→ **GIVEN REQUEST**
Every entry that follows should be reproduced exactly.

### STORED DATA

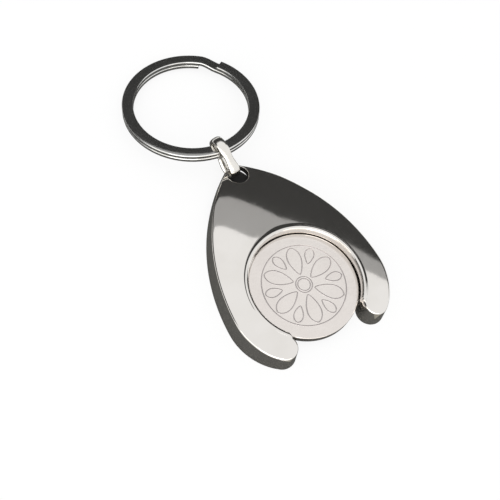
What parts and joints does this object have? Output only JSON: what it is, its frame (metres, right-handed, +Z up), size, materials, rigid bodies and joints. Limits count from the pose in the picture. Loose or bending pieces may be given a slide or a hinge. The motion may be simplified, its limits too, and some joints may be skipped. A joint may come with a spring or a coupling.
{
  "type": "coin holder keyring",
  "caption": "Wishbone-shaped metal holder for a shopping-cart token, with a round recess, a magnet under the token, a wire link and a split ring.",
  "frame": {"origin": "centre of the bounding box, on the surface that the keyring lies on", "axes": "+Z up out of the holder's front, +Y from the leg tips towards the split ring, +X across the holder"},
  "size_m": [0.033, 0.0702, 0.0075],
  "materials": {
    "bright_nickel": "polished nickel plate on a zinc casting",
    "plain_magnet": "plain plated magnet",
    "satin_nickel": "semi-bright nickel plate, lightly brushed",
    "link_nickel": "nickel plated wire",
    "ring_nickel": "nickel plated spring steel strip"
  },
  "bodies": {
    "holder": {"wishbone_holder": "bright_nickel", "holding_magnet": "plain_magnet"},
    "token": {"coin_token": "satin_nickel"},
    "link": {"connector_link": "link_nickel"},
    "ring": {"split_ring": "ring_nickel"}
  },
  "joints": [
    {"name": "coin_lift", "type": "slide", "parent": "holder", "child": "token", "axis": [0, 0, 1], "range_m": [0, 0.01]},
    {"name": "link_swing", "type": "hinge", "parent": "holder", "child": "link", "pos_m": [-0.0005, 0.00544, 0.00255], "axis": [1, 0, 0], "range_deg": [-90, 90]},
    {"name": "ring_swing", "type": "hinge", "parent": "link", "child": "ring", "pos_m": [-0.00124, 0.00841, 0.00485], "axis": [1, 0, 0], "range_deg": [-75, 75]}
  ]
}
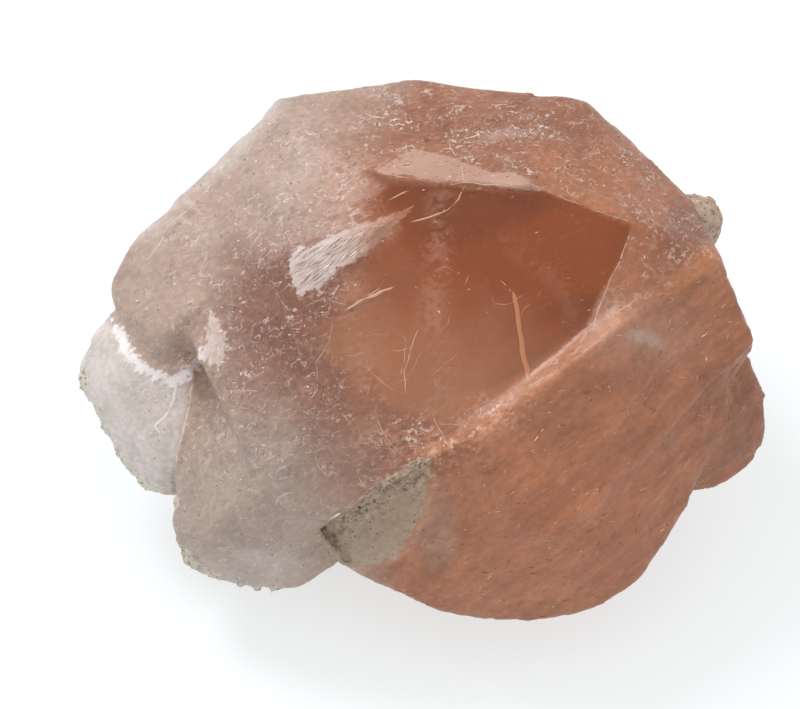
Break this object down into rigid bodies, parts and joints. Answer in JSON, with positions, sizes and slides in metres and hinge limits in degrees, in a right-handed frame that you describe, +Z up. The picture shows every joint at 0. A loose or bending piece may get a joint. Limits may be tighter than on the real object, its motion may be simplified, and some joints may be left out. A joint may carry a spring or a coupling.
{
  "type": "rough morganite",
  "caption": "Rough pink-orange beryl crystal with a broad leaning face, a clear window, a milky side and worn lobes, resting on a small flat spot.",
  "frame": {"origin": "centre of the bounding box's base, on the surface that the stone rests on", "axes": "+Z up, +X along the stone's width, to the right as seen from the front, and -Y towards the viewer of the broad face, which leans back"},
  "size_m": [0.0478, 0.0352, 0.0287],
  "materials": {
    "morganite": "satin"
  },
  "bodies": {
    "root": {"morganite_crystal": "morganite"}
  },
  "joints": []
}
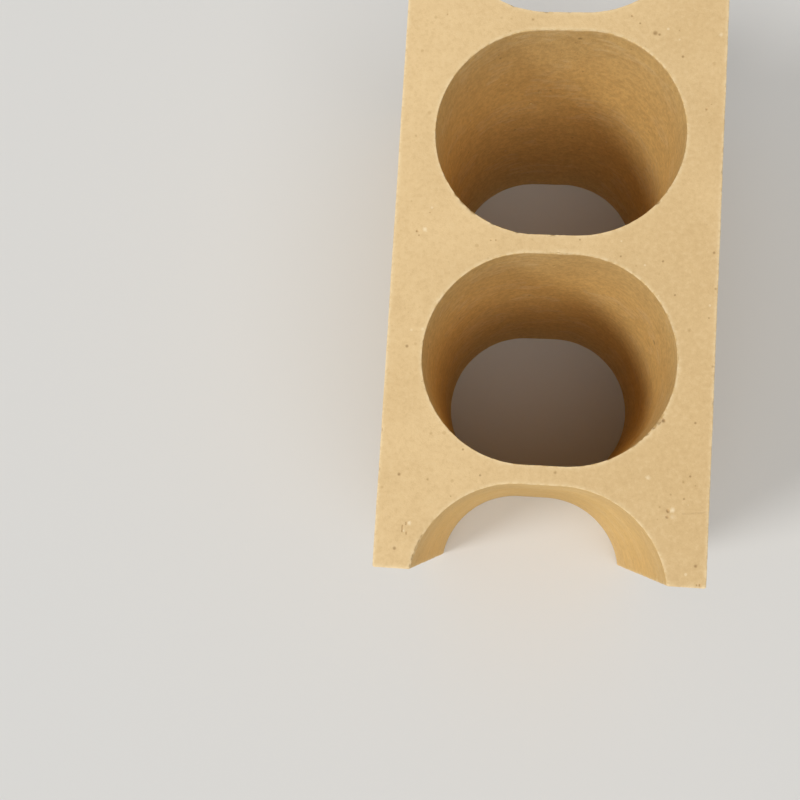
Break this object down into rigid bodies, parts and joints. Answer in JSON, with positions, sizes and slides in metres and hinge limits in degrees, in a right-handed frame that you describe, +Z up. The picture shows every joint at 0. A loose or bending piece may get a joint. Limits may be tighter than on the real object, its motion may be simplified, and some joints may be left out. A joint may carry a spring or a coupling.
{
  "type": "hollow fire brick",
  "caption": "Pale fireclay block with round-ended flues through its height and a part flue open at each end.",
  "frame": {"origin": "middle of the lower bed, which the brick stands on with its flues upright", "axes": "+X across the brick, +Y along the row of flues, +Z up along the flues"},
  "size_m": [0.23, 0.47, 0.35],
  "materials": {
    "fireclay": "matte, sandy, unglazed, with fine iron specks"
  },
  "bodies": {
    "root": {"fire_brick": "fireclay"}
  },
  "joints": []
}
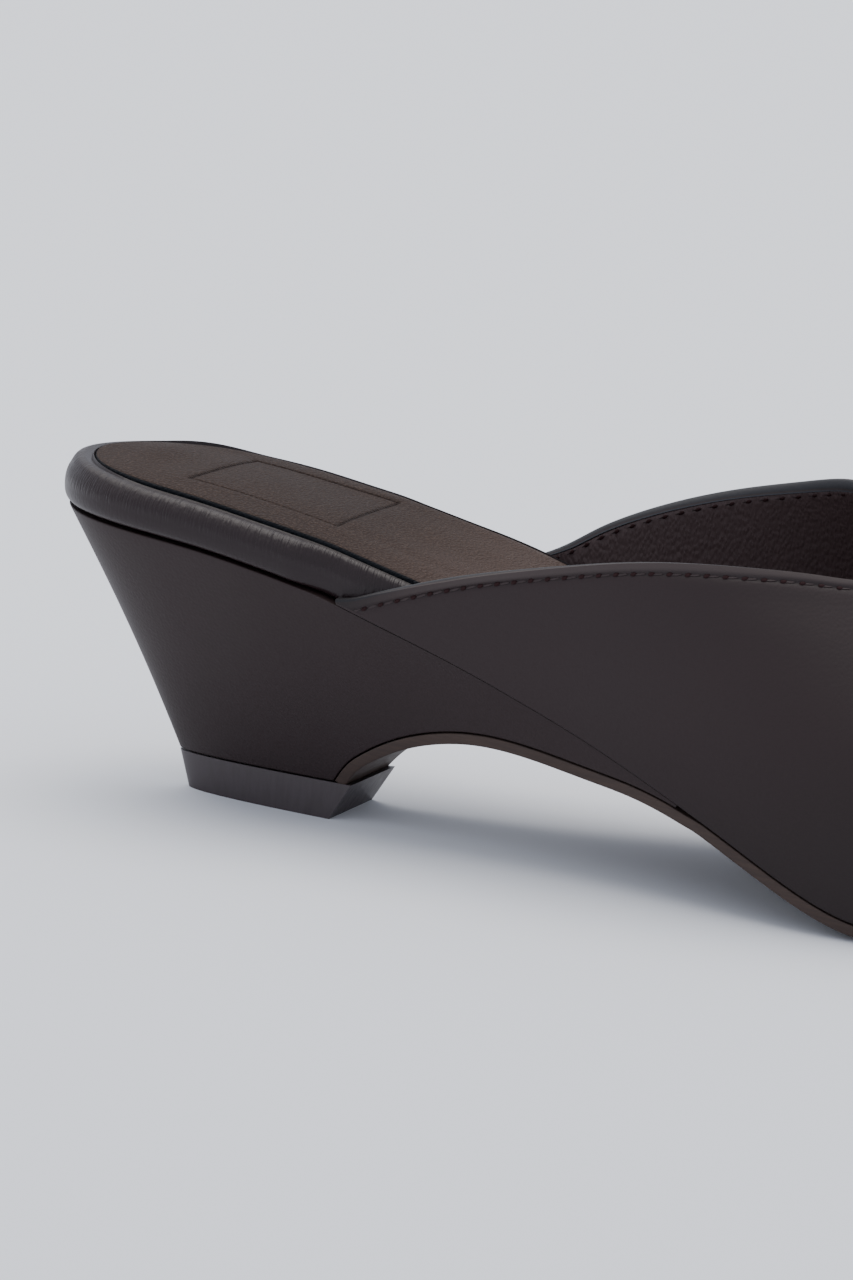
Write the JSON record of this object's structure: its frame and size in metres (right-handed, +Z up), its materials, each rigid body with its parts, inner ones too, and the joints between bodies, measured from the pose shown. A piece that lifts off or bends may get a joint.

######

→ **RESULT OF THE TASK**
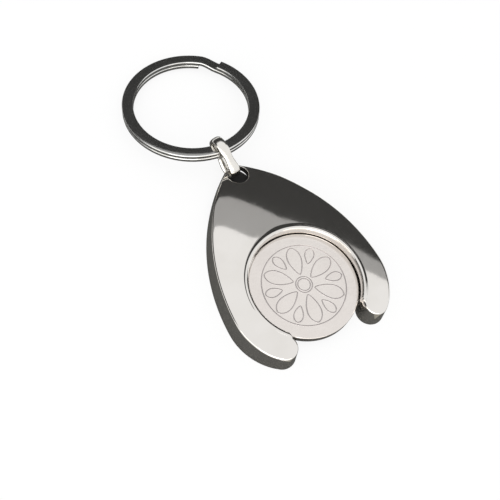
What parts and joints does this object have? Output only JSON: what it is, its frame (metres, right-handed, +Z up), size, materials, rigid bodies and joints. Limits count from the pose in the picture. Loose or bending pieces may be given a slide or a hinge. The motion may be simplified, its limits too, and some joints may be skipped. A joint may come with a spring or a coupling.
{
  "type": "coin holder keyring",
  "caption": "Wishbone-shaped metal holder for a shopping-cart token, with a round recess, a magnet under the token, a wire link and a split ring.",
  "frame": {"origin": "centre of the bounding box, on the surface that the keyring lies on", "axes": "+Z up out of the holder's front, +Y from the leg tips towards the split ring, +X across the holder"},
  "size_m": [0.033, 0.0702, 0.0075],
  "materials": {
    "bright_nickel": "polished nickel plate on a zinc casting",
    "plain_magnet": "plain plated magnet",
    "satin_nickel": "semi-bright nickel plate, lightly brushed",
    "link_nickel": "nickel plated wire",
    "ring_nickel": "nickel plated spring steel strip"
  },
  "bodies": {
    "holder": {"wishbone_holder": "bright_nickel", "holding_magnet": "plain_magnet"},
    "token": {"coin_token": "satin_nickel"},
    "link": {"connector_link": "link_nickel"},
    "ring": {"split_ring": "ring_nickel"}
  },
  "joints": [
    {"name": "coin_lift", "type": "slide", "parent": "holder", "child": "token", "axis": [0, 0, 1], "range_m": [0, 0.01]},
    {"name": "link_swing", "type": "hinge", "parent": "holder", "child": "link", "pos_m": [-0.0005, 0.00544, 0.00255], "axis": [1, 0, 0], "range_deg": [-90, 90]},
    {"name": "ring_swing", "type": "hinge", "parent": "link", "child": "ring", "pos_m": [-0.00124, 0.00841, 0.00485], "axis": [1, 0, 0], "range_deg": [-75, 75]}
  ]
}
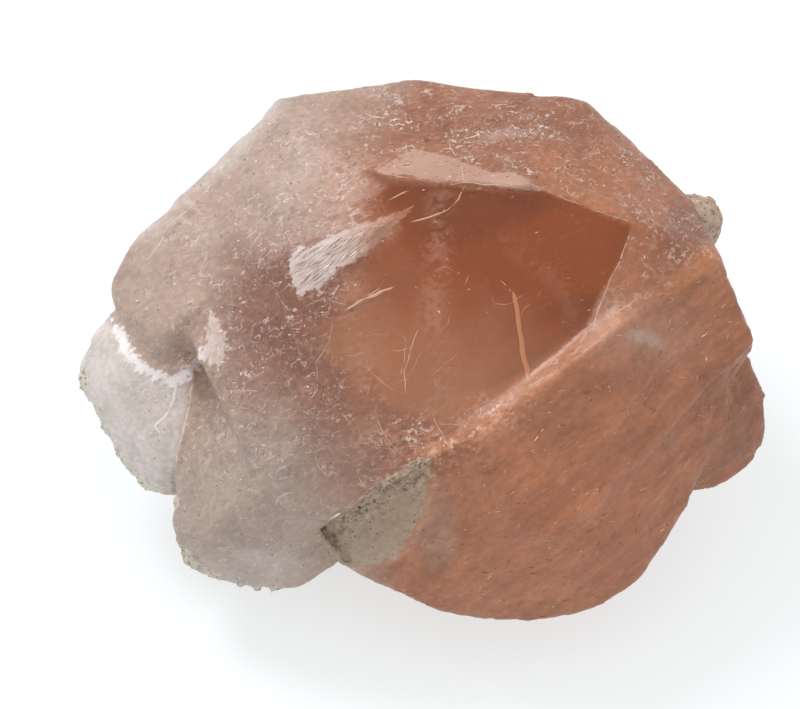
Break this object down into rigid bodies, parts and joints. Answer in JSON, with positions, sizes and slides in metres and hinge limits in degrees, in a right-handed frame that you describe, +Z up. The picture shows every joint at 0. A loose or bending piece may get a joint. Limits may be tighter than on the real object, its motion may be simplified, and some joints may be left out. A joint may carry a spring or a coupling.
{
  "type": "rough morganite",
  "caption": "Rough pink-orange beryl crystal with a broad leaning face, a clear window, a milky side and worn lobes, resting on a small flat spot.",
  "frame": {"origin": "centre of the bounding box's base, on the surface that the stone rests on", "axes": "+Z up, +X along the stone's width, to the right as seen from the front, and -Y towards the viewer of the broad face, which leans back"},
  "size_m": [0.0478, 0.0352, 0.0287],
  "materials": {
    "morganite": "satin"
  },
  "bodies": {
    "root": {"morganite_crystal": "morganite"}
  },
  "joints": []
}
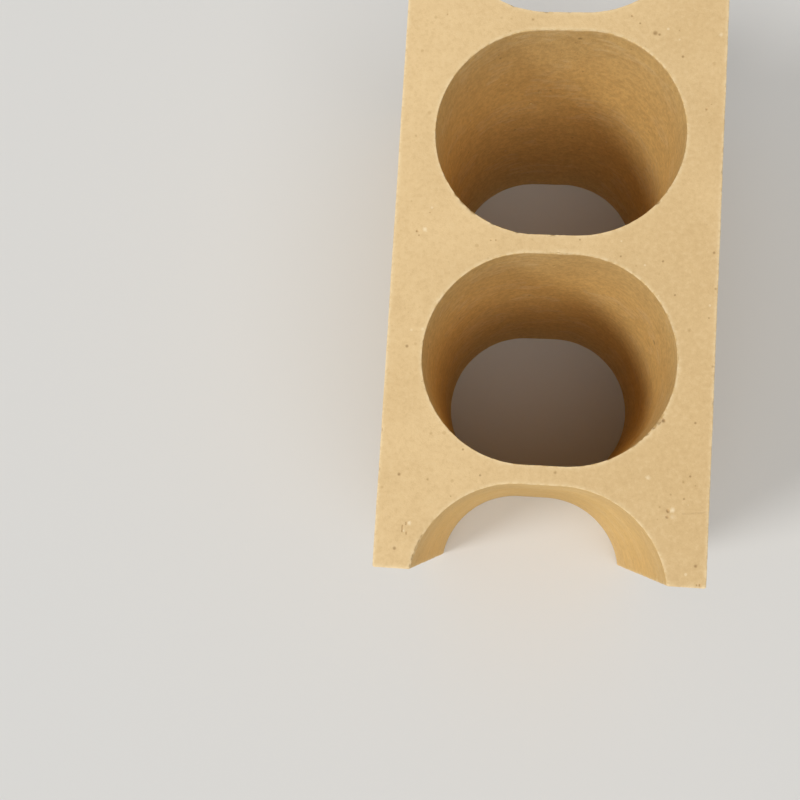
Break this object down into rigid bodies, parts and joints. Answer in JSON, with positions, sizes and slides in metres and hinge limits in degrees, in a right-handed frame that you describe, +Z up. The picture shows every joint at 0. A loose or bending piece may get a joint. Limits may be tighter than on the real object, its motion may be simplified, and some joints may be left out. A joint may carry a spring or a coupling.
{
  "type": "hollow fire brick",
  "caption": "Pale fireclay block with round-ended flues through its height and a part flue open at each end.",
  "frame": {"origin": "middle of the lower bed, which the brick stands on with its flues upright", "axes": "+X across the brick, +Y along the row of flues, +Z up along the flues"},
  "size_m": [0.23, 0.47, 0.35],
  "materials": {
    "fireclay": "matte, sandy, unglazed, with fine iron specks"
  },
  "bodies": {
    "root": {"fire_brick": "fireclay"}
  },
  "joints": []
}
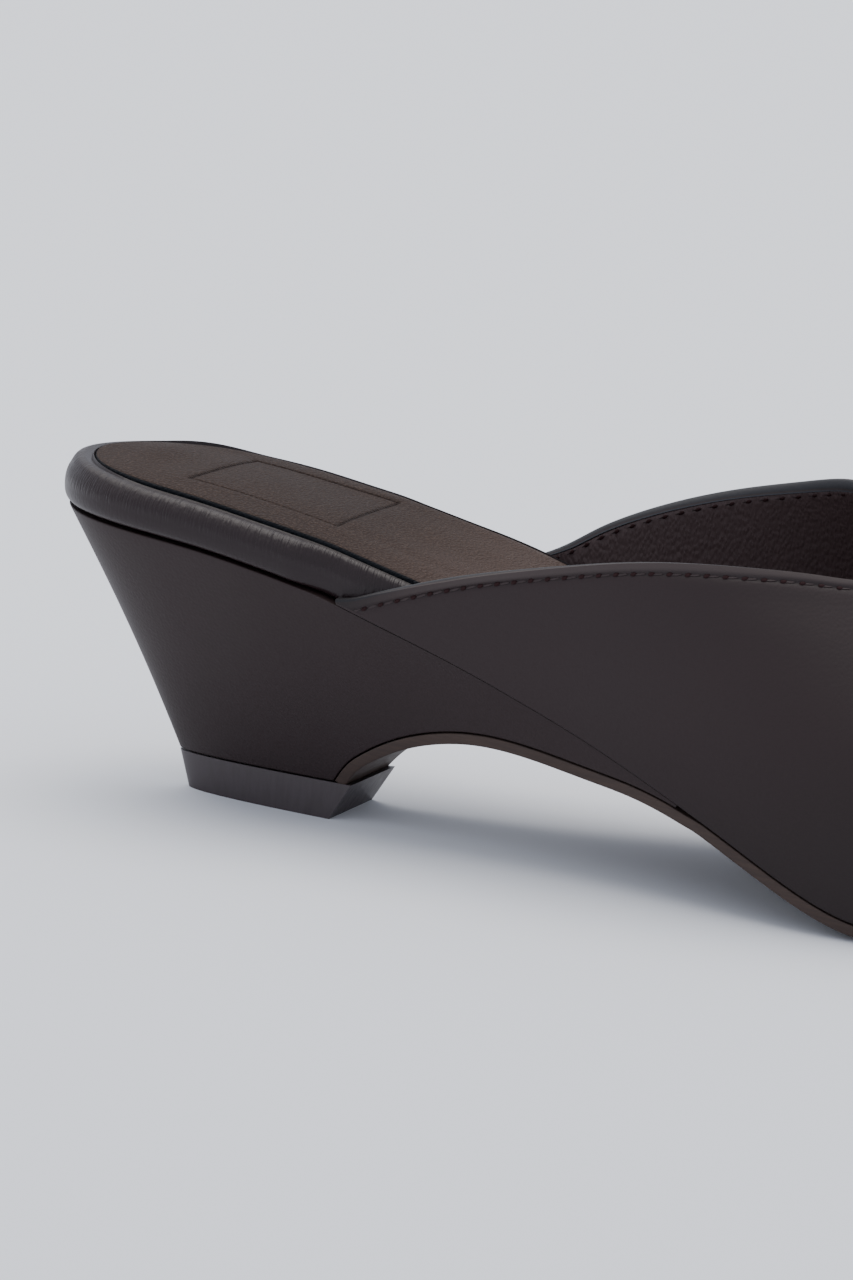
Write the JSON record of this object's structure: its frame and size in metres (right-handed, +Z up), its materials, each rigid body with its parts, inner ones too, and the joints between bodies, measured from the pose shown. A piece that lifts off or bends may get a joint.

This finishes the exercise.